## Challenge
Copy each entry as it stands, leaving nothing out.

## Task data
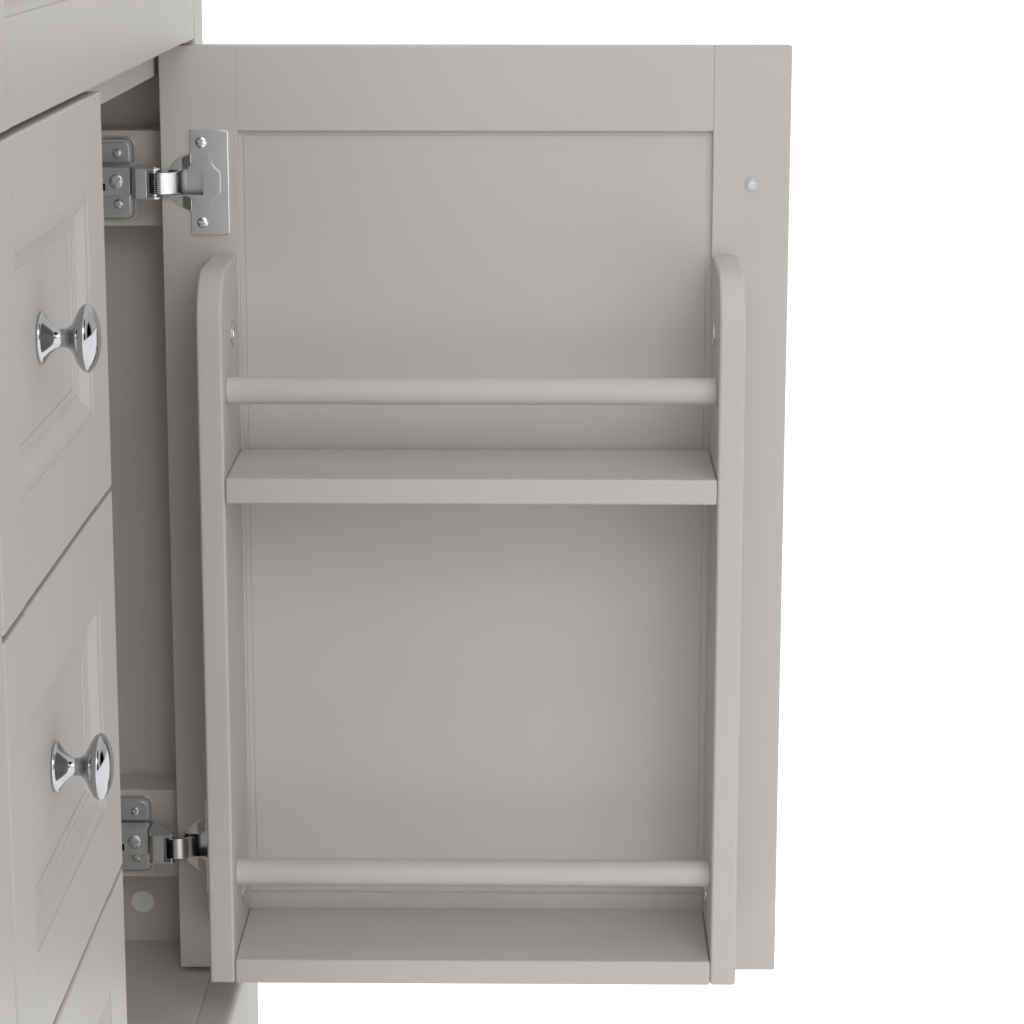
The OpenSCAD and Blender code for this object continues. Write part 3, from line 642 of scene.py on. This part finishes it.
def screw_head(radius, height, sides=32, cross=0.7):
    """A pan-head screw with a cross recess, standing on Z = 0 with its head up."""
    rim_h = 0.35 * height
    outline = [(radius, 0), (radius, rim_h)]
    outline += [(radius * math.cos(a), rim_h + (height - rim_h) * math.sin(a))
                for a in (math.pi / 2 * i / 5 for i in range(1, 6))]
    outline[-1] = (0, height)
    mesh = bake(lathe(outline, sides), "screw")
    arm, half, deep = cross * radius, 0.15 * radius, 0.7 * height
    bars = []
    for a in (0, math.pi / 2):
        bm = box_bmesh((-arm, -half, height - deep), (arm, half, height * 1.5))
        bm.transform(Matrix.Rotation(a + 0.35, 4, "Z"))
        bars.append(bm)
    return cut(mesh, bars)


def knob_screw():
    """The flanged head of a knob's screw, with a six-sided socket."""
    outline = [(4.0 * MM, 0), (4.0 * MM, 0.5 * MM), (3.7 * MM, 0.8 * MM), (3.0 * MM, 0.85 * MM),
               (2.9 * MM, 1.9 * MM), (2.5 * MM, 2.35 * MM), (0, KNOB_SCREW_H)]
    return cut(bake(lathe(outline, 36), "screw"), [prism(hexagon(1.6), 1.0, 4)])


def facing(point, axis):
    """A placement that stands +Z along axis at point."""
    return Matrix.Translation(point) @ Vector(axis).to_track_quat("Z", "Y").to_matrix().to_4x4()


def joined(meshes, name):
    """One mesh of many, given as (mesh, placement)."""
    bm = bmesh.new()
    for mesh, place in meshes:
        copy = mesh.copy()
        copy.transform(place)
        bm.from_mesh(copy)
        bpy.data.meshes.remove(copy)
    return bake(bm, name)


def knobs():
    """Each knob with the screw and shank that hold it through its front."""
    head = bake(lathe(knob_profile(), 72), "knob")
    screw = knob_screw()
    shank_r, into_knob, pair_spread = 2 * MM, 12 * MM, 0.1
    for node in ("wide_drawer_knobs", "top_drawer_knob", "centre_drawer_knob", "bottom_drawer_knob",
                 "rack_door_knob", "left_door_knob", "right_door_knob"):
        low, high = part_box(node)
        middle = (low + high) / 2
        z = middle.z
        if node == "rack_door_knob":
            out = Vector((1, 0, 0))
            spots = [(Vector((high.x - KNOB_H, middle.y, z)), Vector((low.x + KNOB_SCREW_H, middle.y, z)))]
        else:
            out = Vector((0, -1, 0))
            is_pair = high.x - low.x > pair_spread
            xs = (low.x + KNOB_R, high.x - KNOB_R) if is_pair else (middle.x,)
            spots = [(Vector((x, low.y + KNOB_H, z)), Vector((x, high.y - KNOB_SCREW_H, z))) for x in xs]
        pieces = []
        for foot, back in spots:
            shank = bake(cylinder_between((0, 0, -into_knob), (0, 0, (foot - back).length), shank_r, 20),
                         "shank")
            pieces += [(head, facing(foot, out)), (screw, facing(back, -out)), (shank, facing(foot, -out))]
        keep_piece(joined(pieces, node), node + "_turned", body_of(node), CHROME, (node,), 40)


# ---------- boards ----------

def boards():
    for node in ("corner_posts", "head_rail"):
        eased_copy(node, 1.6 * MM, 3)
    for node in ("middle_rail", "deck_rail", "base_bearers"):
        eased_copy(node, 1.0 * MM, 2)
    for node in ("base_moulding", "crown_moulding"):
        eased_copy(node, 0.8 * MM, 2, angle=50)
    # the inside boards take the lighter inside lacquer: painted light for the shaded interior
    for node in ("floor_panel", "divider", "drawer_deck", "upper_deck", "upper_shelves", "shelf_cleats",
                 "top_panel", "hinge_blocks", "runner_cleats"):
        eased_copy(node, 0.8 * MM, 2, INSIDE_LIGHTENED)
    for node in ("left_side_panel", "right_side_panel", "back_panel"):
        eased_copy(node, 0.4 * MM, 1, INSIDE_LIGHTENED if node == "back_panel" else PAINT)
    for node in ("wide_drawer_box", "top_drawer_box", "centre_drawer_box", "bottom_drawer_box"):
        eased_copy(node, 0.8 * MM, 2, INSIDE_LIGHTENED)
    eased_copy("rack_sides", 1.8 * MM, 3)
    eased_copy("rack_shelves", 1.5 * MM, 3)
    eased_copy("rack_dowels", 0.4 * MM, 1)


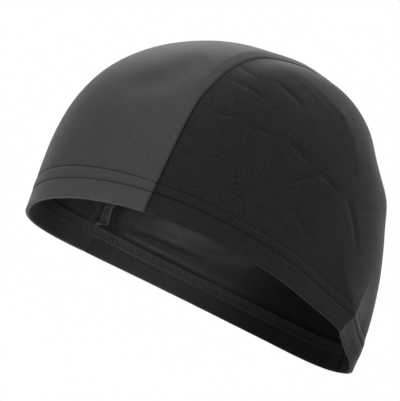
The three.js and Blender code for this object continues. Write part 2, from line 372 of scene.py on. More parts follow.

## Result for this exercise
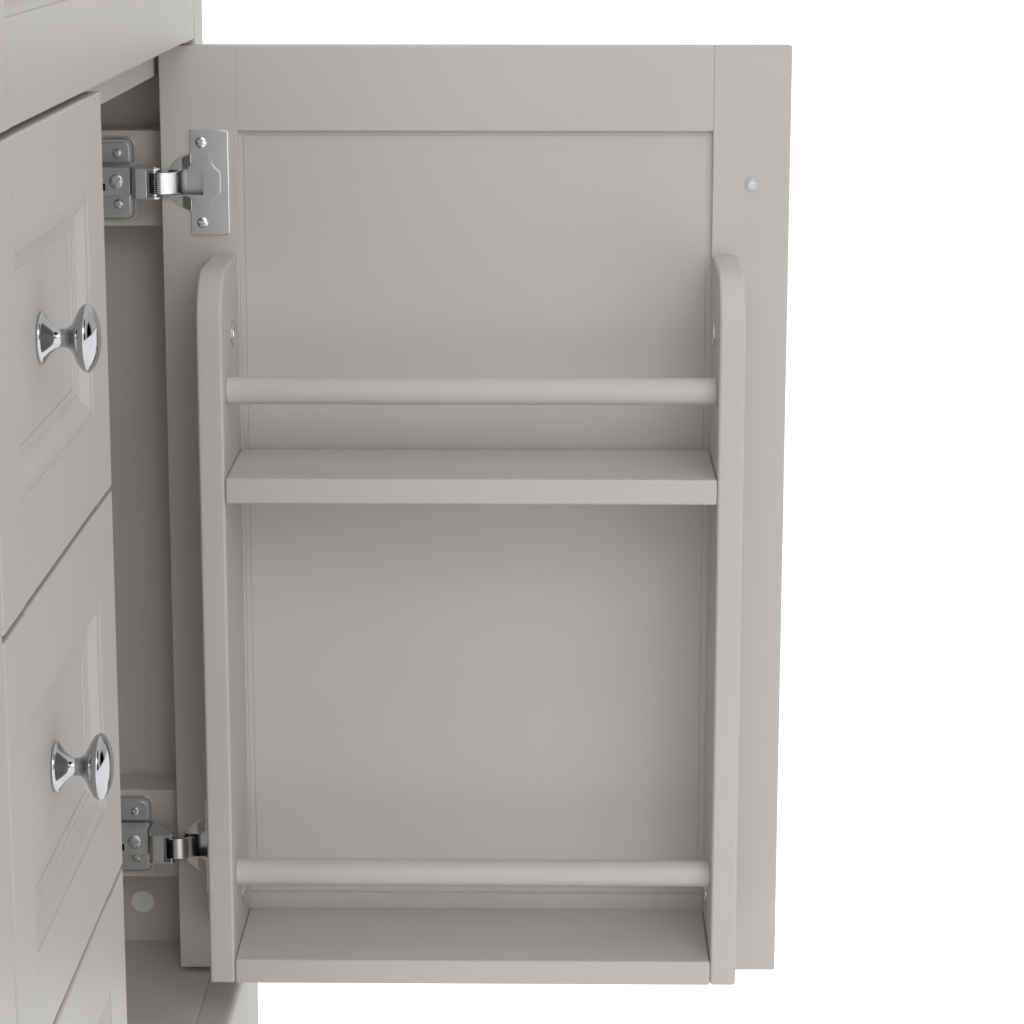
The OpenSCAD and Blender code for this object continues. Write part 3, from line 642 of scene.py on. This part finishes it.
def screw_head(radius, height, sides=32, cross=0.7):
    """A pan-head screw with a cross recess, standing on Z = 0 with its head up."""
    rim_h = 0.35 * height
    outline = [(radius, 0), (radius, rim_h)]
    outline += [(radius * math.cos(a), rim_h + (height - rim_h) * math.sin(a))
                for a in (math.pi / 2 * i / 5 for i in range(1, 6))]
    outline[-1] = (0, height)
    mesh = bake(lathe(outline, sides), "screw")
    arm, half, deep = cross * radius, 0.15 * radius, 0.7 * height
    bars = []
    for a in (0, math.pi / 2):
        bm = box_bmesh((-arm, -half, height - deep), (arm, half, height * 1.5))
        bm.transform(Matrix.Rotation(a + 0.35, 4, "Z"))
        bars.append(bm)
    return cut(mesh, bars)


def knob_screw():
    """The flanged head of a knob's screw, with a six-sided socket."""
    outline = [(4.0 * MM, 0), (4.0 * MM, 0.5 * MM), (3.7 * MM, 0.8 * MM), (3.0 * MM, 0.85 * MM),
               (2.9 * MM, 1.9 * MM), (2.5 * MM, 2.35 * MM), (0, KNOB_SCREW_H)]
    return cut(bake(lathe(outline, 36), "screw"), [prism(hexagon(1.6), 1.0, 4)])


def facing(point, axis):
    """A placement that stands +Z along axis at point."""
    return Matrix.Translation(point) @ Vector(axis).to_track_quat("Z", "Y").to_matrix().to_4x4()


def joined(meshes, name):
    """One mesh of many, given as (mesh, placement)."""
    bm = bmesh.new()
    for mesh, place in meshes:
        copy = mesh.copy()
        copy.transform(place)
        bm.from_mesh(copy)
        bpy.data.meshes.remove(copy)
    return bake(bm, name)


def knobs():
    """Each knob with the screw and shank that hold it through its front."""
    head = bake(lathe(knob_profile(), 72), "knob")
    screw = knob_screw()
    shank_r, into_knob, pair_spread = 2 * MM, 12 * MM, 0.1
    for node in ("wide_drawer_knobs", "top_drawer_knob", "centre_drawer_knob", "bottom_drawer_knob",
                 "rack_door_knob", "left_door_knob", "right_door_knob"):
        low, high = part_box(node)
        middle = (low + high) / 2
        z = middle.z
        if node == "rack_door_knob":
            out = Vector((1, 0, 0))
            spots = [(Vector((high.x - KNOB_H, middle.y, z)), Vector((low.x + KNOB_SCREW_H, middle.y, z)))]
        else:
            out = Vector((0, -1, 0))
            is_pair = high.x - low.x > pair_spread
            xs = (low.x + KNOB_R, high.x - KNOB_R) if is_pair else (middle.x,)
            spots = [(Vector((x, low.y + KNOB_H, z)), Vector((x, high.y - KNOB_SCREW_H, z))) for x in xs]
        pieces = []
        for foot, back in spots:
            shank = bake(cylinder_between((0, 0, -into_knob), (0, 0, (foot - back).length), shank_r, 20),
                         "shank")
            pieces += [(head, facing(foot, out)), (screw, facing(back, -out)), (shank, facing(foot, -out))]
        keep_piece(joined(pieces, node), node + "_turned", body_of(node), CHROME, (node,), 40)


# ---------- boards ----------

def boards():
    for node in ("corner_posts", "head_rail"):
        eased_copy(node, 1.6 * MM, 3)
    for node in ("middle_rail", "deck_rail", "base_bearers"):
        eased_copy(node, 1.0 * MM, 2)
    for node in ("base_moulding", "crown_moulding"):
        eased_copy(node, 0.8 * MM, 2, angle=50)
    # the inside boards take the lighter inside lacquer: painted light for the shaded interior
    for node in ("floor_panel", "divider", "drawer_deck", "upper_deck", "upper_shelves", "shelf_cleats",
                 "top_panel", "hinge_blocks", "runner_cleats"):
        eased_copy(node, 0.8 * MM, 2, INSIDE_LIGHTENED)
    for node in ("left_side_panel", "right_side_panel", "back_panel"):
        eased_copy(node, 0.4 * MM, 1, INSIDE_LIGHTENED if node == "back_panel" else PAINT)
    for node in ("wide_drawer_box", "top_drawer_box", "centre_drawer_box", "bottom_drawer_box"):
        eased_copy(node, 0.8 * MM, 2, INSIDE_LIGHTENED)
    eased_copy("rack_sides", 1.8 * MM, 3)
    eased_copy("rack_shelves", 1.5 * MM, 3)
    eased_copy("rack_dowels", 0.4 * MM, 1)


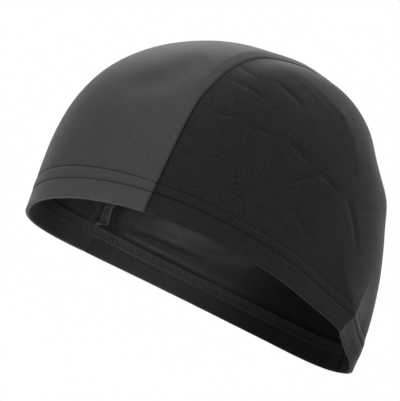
The three.js and Blender code for this object continues. Write part 2, from line 372 of scene.py on. More parts follow.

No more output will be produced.